We invite critical analyses and referenced articles (2000-2500 words); case studies (of around 2000 words), opinion pieces (1500-2000 words); poems; podcasts; vlogs; video stories; songs; photo essays; cartoons; art illustrations; drawings; short films and more! We pay a prorated honorarium of up to US$500 for accepted pieces only.
If you are interested in writing for our readers and being part of the great minds interrogating this topic, please send your work to: firstname.lastname@example.org as soon as possible. The deadline for submitting articles is Friday, 2 August 2019.
- Conceptual/framing pieces
- Definitional and discourse-shaping tensions: Using a feminist lens to critically assess the concept of Women Human Rights Defenders. Who is a WHRD? Are there any minimum standards / requirements or criterion in place to identify WHRDs? Who qualifies and who doesn’t?
- The erosion of democracy globally, and implications for those on the frontlines of protecting women’s human rights. With the closing in of Civic spaces and the rampant clamp down in most states across Southern Africa and the continent
- The politics of space: safety, and security for Women Human Rights Defenders
- Defending Women’s Rights in an unrelenting Patriarchal context/ militarized states: experiences from WHRDs (case studies)
- Power, patriarchy and the politics of protection: a reality check– This piece can be a critical analysis of how power is shifting globally (e.g. in terms of states, corporates) global North and South etc. For instance, the state is no longer as powerful as we used to know, and corporates are increasingly wielding power, and there are differentials in experiences of this in the global North and South.
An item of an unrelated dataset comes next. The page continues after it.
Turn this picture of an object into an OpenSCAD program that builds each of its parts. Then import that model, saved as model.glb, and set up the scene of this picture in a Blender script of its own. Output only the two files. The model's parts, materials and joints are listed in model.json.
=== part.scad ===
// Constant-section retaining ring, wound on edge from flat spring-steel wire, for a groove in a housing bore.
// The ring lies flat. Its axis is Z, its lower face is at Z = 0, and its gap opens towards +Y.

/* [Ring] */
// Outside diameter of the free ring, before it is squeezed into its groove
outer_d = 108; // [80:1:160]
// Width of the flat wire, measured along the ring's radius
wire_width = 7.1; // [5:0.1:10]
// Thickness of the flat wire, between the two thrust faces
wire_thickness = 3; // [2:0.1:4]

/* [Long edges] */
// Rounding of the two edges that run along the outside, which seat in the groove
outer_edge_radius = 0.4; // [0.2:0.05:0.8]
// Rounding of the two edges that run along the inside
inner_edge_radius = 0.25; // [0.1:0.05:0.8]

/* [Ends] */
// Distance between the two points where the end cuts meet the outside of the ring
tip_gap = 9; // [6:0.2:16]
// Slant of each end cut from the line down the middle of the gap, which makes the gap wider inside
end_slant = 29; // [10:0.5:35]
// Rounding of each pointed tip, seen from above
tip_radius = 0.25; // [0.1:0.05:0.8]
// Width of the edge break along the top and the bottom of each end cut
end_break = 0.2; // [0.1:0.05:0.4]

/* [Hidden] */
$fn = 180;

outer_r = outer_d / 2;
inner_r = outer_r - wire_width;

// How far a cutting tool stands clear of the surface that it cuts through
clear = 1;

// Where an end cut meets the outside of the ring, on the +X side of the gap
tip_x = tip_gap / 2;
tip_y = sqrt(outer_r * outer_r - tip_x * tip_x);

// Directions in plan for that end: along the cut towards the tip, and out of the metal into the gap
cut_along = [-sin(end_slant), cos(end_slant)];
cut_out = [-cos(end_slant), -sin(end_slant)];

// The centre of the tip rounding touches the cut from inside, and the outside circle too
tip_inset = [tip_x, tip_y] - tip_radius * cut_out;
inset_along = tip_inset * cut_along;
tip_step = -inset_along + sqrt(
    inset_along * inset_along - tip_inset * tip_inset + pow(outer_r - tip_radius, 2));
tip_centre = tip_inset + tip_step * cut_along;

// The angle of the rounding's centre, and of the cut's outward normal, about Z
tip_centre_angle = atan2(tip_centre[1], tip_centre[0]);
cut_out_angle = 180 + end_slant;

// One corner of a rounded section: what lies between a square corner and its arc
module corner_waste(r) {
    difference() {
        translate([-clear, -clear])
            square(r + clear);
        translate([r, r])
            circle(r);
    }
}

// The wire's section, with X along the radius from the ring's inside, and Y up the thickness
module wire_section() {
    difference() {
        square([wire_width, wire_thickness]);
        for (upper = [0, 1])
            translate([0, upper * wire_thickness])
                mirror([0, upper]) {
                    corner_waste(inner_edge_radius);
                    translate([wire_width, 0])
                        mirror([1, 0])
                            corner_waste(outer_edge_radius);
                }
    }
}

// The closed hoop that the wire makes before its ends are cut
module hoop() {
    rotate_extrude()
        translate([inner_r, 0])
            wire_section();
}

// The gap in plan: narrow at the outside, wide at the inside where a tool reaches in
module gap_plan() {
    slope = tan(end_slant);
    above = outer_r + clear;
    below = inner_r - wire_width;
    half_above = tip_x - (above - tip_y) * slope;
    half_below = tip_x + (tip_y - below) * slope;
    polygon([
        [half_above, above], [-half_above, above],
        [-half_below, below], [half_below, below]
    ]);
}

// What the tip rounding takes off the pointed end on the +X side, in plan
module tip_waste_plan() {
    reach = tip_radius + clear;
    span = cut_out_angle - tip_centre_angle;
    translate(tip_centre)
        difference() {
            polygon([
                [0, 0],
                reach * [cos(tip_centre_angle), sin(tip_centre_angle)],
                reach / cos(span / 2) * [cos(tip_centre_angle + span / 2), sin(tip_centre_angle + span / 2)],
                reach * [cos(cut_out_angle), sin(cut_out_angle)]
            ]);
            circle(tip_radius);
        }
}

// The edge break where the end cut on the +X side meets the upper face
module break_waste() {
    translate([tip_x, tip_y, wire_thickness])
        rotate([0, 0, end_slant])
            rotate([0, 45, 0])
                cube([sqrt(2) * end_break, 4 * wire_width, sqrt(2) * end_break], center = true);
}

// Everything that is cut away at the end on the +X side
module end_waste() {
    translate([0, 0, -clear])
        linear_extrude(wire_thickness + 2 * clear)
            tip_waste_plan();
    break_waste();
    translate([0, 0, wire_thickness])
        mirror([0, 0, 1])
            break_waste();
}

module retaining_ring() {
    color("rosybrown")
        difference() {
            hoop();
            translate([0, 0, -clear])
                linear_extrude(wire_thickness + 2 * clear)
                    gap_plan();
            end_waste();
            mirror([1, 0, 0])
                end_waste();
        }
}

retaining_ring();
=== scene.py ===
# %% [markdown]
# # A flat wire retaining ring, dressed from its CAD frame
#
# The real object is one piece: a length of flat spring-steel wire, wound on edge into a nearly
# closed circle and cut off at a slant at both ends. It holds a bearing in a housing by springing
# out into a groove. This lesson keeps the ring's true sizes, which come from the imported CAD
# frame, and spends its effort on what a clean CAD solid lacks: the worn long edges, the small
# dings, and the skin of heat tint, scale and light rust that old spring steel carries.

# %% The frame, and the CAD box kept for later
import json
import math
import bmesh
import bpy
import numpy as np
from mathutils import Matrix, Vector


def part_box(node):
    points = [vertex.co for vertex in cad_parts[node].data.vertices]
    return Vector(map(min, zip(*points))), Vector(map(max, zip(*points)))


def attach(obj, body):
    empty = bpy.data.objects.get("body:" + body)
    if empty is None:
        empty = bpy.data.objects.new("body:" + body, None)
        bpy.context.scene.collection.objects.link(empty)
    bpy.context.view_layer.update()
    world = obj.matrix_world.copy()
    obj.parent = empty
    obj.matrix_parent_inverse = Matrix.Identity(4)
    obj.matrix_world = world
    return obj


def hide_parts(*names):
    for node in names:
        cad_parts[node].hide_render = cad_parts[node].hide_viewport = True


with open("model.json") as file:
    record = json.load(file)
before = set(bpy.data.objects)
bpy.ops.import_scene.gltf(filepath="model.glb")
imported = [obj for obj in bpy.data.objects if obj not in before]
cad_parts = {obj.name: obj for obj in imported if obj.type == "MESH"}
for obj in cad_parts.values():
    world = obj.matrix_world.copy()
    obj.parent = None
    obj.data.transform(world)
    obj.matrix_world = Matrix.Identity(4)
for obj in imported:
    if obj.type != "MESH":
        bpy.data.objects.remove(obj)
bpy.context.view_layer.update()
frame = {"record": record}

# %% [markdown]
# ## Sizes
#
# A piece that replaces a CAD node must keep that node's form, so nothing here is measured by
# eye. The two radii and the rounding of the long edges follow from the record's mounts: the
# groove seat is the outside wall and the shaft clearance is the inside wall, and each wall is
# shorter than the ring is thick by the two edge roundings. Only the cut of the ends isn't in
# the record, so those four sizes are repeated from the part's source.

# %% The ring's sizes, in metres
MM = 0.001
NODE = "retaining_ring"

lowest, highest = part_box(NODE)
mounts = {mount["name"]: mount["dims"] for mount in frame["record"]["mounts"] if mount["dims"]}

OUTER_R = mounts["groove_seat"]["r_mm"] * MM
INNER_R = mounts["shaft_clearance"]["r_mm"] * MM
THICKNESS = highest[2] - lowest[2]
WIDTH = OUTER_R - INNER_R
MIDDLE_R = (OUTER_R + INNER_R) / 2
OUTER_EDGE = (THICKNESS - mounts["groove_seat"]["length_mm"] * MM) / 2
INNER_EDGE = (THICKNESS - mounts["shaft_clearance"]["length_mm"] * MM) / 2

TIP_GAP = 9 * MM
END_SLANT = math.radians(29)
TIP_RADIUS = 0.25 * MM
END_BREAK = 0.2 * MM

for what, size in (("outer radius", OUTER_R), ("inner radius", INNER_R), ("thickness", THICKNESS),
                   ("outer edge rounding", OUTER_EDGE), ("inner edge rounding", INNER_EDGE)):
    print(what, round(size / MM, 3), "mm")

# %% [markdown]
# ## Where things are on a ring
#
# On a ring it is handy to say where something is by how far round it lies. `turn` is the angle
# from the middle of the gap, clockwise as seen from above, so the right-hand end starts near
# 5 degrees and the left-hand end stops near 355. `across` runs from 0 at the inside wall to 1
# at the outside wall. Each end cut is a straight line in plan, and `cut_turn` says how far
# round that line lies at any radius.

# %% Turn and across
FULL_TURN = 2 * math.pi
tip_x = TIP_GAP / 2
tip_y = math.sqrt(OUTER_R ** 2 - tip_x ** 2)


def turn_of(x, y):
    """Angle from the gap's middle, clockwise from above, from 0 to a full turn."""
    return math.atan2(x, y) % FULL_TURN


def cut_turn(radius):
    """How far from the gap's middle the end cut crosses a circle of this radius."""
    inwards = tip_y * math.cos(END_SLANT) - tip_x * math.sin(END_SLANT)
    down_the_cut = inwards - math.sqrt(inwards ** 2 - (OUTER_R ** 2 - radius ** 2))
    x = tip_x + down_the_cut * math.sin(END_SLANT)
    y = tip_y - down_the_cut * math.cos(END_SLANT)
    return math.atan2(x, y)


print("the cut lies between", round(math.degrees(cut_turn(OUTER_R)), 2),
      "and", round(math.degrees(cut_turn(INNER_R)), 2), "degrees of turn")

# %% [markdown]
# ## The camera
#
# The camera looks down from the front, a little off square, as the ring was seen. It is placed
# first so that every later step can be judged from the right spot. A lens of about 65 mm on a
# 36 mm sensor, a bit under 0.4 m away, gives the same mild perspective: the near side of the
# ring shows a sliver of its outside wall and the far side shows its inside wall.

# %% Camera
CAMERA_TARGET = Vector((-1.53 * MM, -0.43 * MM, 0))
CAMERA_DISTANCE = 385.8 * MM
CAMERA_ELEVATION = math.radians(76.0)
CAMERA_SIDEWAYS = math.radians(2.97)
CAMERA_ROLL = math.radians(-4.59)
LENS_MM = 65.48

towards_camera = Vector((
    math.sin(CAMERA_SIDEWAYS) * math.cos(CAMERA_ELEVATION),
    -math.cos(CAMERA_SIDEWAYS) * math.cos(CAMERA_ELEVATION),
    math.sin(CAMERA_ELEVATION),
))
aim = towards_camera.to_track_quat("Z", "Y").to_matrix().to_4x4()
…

Are the current human rights mechanisms and technicalities adequate to guarantee protection of WHRDs in such a context? How are WHRDs building ‘counter power’ and what strategies and tactics are they using in working on the continent and elsewhere on the globe.
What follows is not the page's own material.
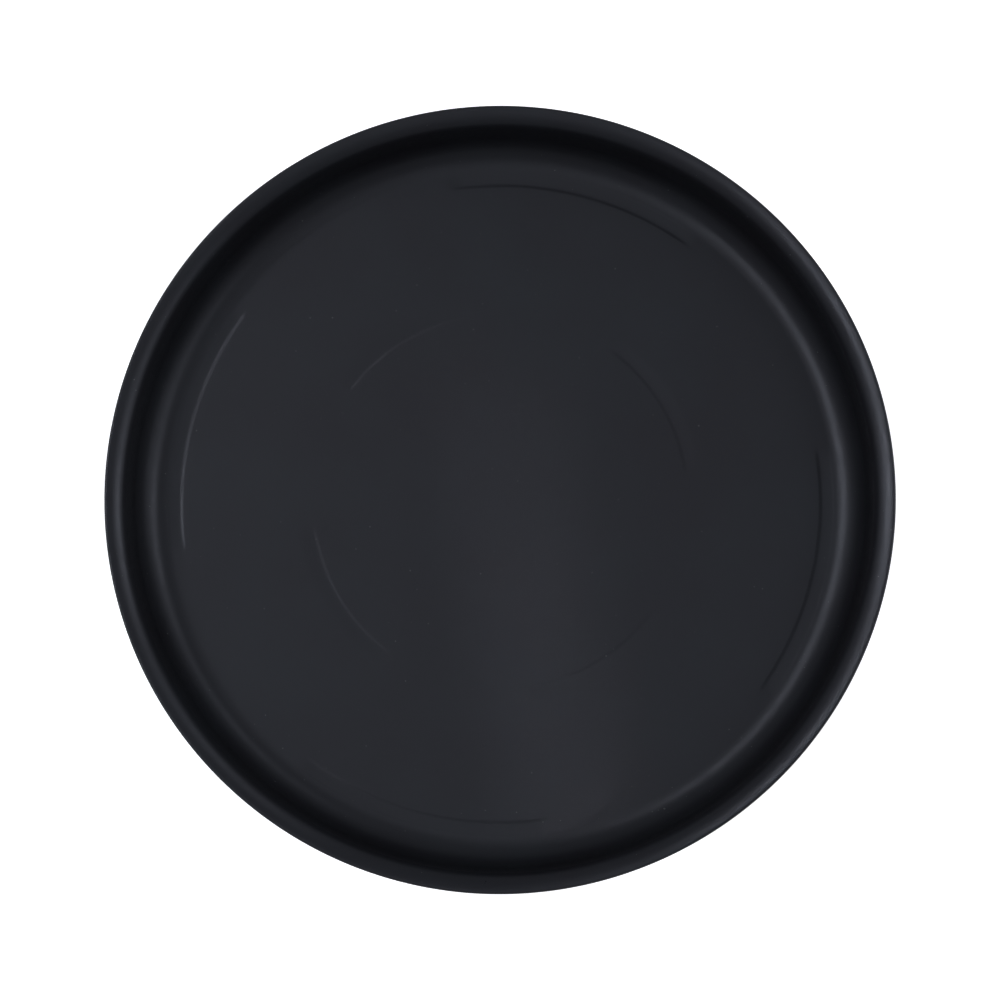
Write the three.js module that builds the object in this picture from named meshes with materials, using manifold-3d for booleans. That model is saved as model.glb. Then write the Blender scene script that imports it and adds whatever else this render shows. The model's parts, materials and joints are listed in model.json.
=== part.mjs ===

- Globalisation of the human rights movement and the defence of women’s rights: an opportunity or have the cracks become too wide for WHRDs on the African continent?
- What is the state of women’s human rights movements on the African continent? Is there a case to be made about the need for a resurgence of local mobilisation and “bottom up” models? Where are the possibilities for this to take root?
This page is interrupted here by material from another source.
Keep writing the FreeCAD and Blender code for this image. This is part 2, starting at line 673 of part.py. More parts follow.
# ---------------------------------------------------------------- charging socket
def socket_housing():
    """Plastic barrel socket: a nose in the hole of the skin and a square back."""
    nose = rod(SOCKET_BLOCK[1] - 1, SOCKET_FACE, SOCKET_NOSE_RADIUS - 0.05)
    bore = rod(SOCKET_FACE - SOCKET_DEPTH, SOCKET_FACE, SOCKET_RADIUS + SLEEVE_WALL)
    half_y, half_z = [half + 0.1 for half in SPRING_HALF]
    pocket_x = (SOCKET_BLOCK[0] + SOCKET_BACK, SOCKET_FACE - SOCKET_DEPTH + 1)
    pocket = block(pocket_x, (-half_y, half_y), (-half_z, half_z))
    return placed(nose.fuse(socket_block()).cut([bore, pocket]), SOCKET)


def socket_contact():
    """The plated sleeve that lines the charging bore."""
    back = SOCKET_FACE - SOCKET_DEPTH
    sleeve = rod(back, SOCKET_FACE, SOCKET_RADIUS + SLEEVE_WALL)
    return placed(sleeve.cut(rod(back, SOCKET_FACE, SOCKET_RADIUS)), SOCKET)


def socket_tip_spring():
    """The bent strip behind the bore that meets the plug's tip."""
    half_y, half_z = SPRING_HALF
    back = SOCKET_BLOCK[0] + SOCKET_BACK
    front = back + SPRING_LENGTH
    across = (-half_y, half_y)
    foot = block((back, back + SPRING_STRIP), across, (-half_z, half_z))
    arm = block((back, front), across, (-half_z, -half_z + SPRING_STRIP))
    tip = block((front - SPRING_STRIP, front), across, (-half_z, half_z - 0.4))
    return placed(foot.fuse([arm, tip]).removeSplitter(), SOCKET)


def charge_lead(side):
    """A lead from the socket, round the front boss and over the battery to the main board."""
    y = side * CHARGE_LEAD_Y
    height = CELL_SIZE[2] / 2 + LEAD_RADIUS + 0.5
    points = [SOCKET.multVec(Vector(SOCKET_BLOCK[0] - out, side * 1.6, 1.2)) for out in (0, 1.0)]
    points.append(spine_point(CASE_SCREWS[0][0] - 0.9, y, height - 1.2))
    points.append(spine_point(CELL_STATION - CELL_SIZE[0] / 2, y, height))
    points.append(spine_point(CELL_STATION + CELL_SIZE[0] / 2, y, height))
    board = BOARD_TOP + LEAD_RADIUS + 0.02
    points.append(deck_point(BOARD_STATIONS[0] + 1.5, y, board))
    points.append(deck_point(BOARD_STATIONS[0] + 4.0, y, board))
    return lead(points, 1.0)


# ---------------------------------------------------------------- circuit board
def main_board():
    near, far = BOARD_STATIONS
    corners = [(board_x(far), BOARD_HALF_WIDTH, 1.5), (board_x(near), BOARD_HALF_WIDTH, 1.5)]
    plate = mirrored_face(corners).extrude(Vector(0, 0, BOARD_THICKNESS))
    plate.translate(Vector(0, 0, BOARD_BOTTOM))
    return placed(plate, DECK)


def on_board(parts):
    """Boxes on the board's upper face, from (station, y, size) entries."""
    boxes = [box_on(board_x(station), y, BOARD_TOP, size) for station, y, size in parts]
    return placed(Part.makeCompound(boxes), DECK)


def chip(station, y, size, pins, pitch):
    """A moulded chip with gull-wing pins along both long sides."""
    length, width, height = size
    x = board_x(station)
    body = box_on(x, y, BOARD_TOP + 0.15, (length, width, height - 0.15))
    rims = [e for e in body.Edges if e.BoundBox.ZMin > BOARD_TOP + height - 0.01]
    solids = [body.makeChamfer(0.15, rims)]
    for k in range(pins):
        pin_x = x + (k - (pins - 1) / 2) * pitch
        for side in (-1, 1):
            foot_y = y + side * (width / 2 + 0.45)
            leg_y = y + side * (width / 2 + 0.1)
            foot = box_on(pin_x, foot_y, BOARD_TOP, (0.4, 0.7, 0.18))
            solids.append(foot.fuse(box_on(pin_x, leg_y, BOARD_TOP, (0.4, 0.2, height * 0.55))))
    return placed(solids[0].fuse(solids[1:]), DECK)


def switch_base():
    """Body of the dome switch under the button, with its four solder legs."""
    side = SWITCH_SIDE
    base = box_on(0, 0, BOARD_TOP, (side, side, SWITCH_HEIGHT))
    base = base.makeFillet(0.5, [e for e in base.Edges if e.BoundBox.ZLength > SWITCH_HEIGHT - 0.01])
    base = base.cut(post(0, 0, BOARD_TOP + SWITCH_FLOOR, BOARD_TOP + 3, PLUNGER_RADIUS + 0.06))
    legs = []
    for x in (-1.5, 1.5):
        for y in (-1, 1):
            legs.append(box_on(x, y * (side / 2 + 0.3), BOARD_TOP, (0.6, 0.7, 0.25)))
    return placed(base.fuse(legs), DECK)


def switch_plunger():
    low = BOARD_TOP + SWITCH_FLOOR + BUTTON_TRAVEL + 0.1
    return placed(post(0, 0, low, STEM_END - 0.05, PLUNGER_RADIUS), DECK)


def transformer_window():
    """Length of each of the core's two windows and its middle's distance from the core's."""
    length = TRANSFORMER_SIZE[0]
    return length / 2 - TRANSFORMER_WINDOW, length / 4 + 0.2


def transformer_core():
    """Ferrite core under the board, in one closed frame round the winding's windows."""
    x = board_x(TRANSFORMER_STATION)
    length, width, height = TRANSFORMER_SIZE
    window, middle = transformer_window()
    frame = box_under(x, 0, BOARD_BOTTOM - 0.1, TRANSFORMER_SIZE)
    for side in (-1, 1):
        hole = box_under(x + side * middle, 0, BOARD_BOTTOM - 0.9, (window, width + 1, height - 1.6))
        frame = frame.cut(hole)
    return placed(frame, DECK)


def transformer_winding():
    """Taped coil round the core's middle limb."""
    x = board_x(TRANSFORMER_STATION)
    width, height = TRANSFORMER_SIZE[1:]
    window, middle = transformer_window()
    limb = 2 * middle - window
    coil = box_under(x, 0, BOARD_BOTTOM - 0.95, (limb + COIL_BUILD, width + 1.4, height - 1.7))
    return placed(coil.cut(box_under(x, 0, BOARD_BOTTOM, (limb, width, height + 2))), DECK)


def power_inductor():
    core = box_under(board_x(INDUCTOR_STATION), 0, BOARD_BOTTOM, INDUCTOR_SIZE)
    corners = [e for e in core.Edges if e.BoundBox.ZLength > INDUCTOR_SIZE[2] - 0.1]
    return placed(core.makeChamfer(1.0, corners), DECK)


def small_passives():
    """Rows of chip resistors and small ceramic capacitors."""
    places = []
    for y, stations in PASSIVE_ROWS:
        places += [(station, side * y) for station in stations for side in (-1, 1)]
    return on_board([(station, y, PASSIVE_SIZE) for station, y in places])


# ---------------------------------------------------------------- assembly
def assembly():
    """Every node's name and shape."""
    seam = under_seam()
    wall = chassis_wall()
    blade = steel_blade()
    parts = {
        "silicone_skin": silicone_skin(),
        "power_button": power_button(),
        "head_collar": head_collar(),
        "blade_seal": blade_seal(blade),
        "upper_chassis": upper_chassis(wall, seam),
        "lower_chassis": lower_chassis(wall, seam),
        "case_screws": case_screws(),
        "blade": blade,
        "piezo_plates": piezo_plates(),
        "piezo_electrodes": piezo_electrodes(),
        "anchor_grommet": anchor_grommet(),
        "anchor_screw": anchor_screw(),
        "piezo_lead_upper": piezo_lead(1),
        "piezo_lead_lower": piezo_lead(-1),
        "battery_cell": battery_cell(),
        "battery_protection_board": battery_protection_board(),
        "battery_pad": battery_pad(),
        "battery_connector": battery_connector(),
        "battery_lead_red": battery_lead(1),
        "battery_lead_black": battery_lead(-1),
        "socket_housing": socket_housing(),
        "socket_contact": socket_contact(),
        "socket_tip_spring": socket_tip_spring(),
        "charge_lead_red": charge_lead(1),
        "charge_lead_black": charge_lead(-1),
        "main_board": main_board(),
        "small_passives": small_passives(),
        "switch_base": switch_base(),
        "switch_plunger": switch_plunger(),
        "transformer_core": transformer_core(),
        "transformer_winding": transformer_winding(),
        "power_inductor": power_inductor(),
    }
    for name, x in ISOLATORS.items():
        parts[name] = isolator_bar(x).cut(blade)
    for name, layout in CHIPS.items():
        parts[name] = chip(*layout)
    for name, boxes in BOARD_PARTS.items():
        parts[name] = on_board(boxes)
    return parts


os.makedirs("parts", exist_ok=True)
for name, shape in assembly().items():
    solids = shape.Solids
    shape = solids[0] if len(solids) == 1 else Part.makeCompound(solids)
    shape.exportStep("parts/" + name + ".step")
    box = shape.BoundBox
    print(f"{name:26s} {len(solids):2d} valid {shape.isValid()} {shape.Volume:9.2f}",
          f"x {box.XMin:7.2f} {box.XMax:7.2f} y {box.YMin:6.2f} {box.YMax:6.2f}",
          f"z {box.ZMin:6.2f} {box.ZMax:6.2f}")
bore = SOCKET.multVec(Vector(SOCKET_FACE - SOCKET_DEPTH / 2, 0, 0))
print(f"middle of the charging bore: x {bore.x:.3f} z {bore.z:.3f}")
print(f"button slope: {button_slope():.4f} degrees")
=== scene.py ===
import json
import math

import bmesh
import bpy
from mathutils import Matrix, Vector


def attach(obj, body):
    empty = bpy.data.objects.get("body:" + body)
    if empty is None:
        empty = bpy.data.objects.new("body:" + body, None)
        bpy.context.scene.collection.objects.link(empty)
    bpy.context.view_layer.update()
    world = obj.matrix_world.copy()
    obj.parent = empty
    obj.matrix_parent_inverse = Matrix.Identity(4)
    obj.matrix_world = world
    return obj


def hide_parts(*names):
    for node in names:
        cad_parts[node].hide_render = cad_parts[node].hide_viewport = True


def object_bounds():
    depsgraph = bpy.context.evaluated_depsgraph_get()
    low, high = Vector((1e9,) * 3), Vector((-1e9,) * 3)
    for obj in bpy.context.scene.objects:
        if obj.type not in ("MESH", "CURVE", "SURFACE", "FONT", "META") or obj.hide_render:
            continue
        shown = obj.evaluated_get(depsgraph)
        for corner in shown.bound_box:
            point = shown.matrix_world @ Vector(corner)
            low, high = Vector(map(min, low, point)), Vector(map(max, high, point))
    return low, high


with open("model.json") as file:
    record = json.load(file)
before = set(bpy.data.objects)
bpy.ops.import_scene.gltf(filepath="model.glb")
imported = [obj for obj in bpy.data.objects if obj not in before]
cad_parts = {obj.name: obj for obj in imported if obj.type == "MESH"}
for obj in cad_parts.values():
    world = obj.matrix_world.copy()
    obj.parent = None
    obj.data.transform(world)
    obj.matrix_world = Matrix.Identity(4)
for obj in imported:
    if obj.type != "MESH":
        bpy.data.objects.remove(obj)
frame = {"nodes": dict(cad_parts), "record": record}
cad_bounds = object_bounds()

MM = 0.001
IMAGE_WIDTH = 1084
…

- The Southern African Human Rights Defenders Network: A network for WHRDs?
- Mapping the terrain on the continent (where are WHRDs located, what are they speaking about, what issues are they making more traction on than others and why? This cluster of articles will track and map the key discourses, the major trends and emerging patterns and trajectory of defending women’s rights on the continent:
- Challenging corporate power and experiences (experiences of movements such as land rights; environmental rights; water rights and others in a context of increasing corporate power);
- the struggle to legitimise socio-economic rights in a fraternity that has privileged civic and political rights;
- the struggle to get the so-called ‘3rd generation’ rights accepted as part of the core agenda of human rights;
- youth collectives and defending the rights of youth and unpacking youth movements in the context
- Community strategies and models of engagement and harnessing their voice and agency (case studies)
- Funding and resourcing for WHRDs: the patterns.
- There seems to be a very systematic disempowerment of human rights institutions as well as WHRDs through deprivation of financial resources. This piece focuses on identifying the resources available to WHRD in Southern Africa, the key donors and challenges in accessing funding. How much of the funding meant for human rights defenders has landed in the hands of women human rights defenders on the African continent? This question is against the back drop that research has shown us that funding for women’s rights has been declining (AWID research) especially in the global South
- A closer look at the human rights institutions, how they are funded, by who and for what kind of causes? Who is funding what, which issues attract what resources and implications for the various movements defending rights) (e.g. disability rights, LGBTI, environmental rights, indigenous people’s rights etc.)
- Laws and legal frameworks: what is the architecture of the global human rights system (i.e. the institutions, instruments, frameworks, power levers etc.) and its adequacy in protecting WHRDs. How are states and other institutions respecting (or not) these national & international instruments & frameworks and the broader global human rights system for the protection of women’s rights. This section calls for case studies with both a national, continental and regional level focus. Key developments to feed into the development of thought pieces could be the African Union’s (AU) decision requiring the African Commission for Human and People’s Rights (ACHPR) to revise its criteria for granting and withdrawing observer status for NGOs which mirrors similar attacks on the global human rights system. At national level thought pieces could tap into the closing civic spaces and the enactment of more and more restrictive legislations related to public order, terrorism, online media etc. in countries such as Zimbabwe, Swaziland, DR Congo, Angola, Lesotho, Madagascar and Malawi to control freedoms of expression, association and Assembly.
- Support mechanisms: who defends the defenders? What mechanisms are in place globally and continentally to protect HRDs, especially WHRDs in an increasingly repressive environment? How adequate are they and what else can be done to defend the defenders? What mechanisms are in place globally and continentally to protect HRDs, especially WHRDs in an increasingly repressive environment? How adequate are they and what else can be done to defend the defenders?
- What is the role of National Human Rights Commissions? How independent are they and are the ones in Southern Africa effectively carrying out their mandate? What measures are they taking to protect and promote WHRDs in the region?
- Do created safe houses take into account the needs of WHRDs?
- The culture of impunity and implications for apathy, fear and compromise: an analytical piece that sheds light on how the culture of impunity has systematically compromised the nature and vibrancy of WHRDs on the continent.
- The politics of self-care and collective wellbeing, and recognizing that what care and wellbeing mean for WHRDs.
- Countering the anti-rights propaganda and the dismantling of the global and African human rights mechanisms especially states: strategies and challenges for WHRDs (Case studies).
- Technologies for WHRDs? Where is the innovation and with what effect?
Only authors/creators of accepted work will receive a response.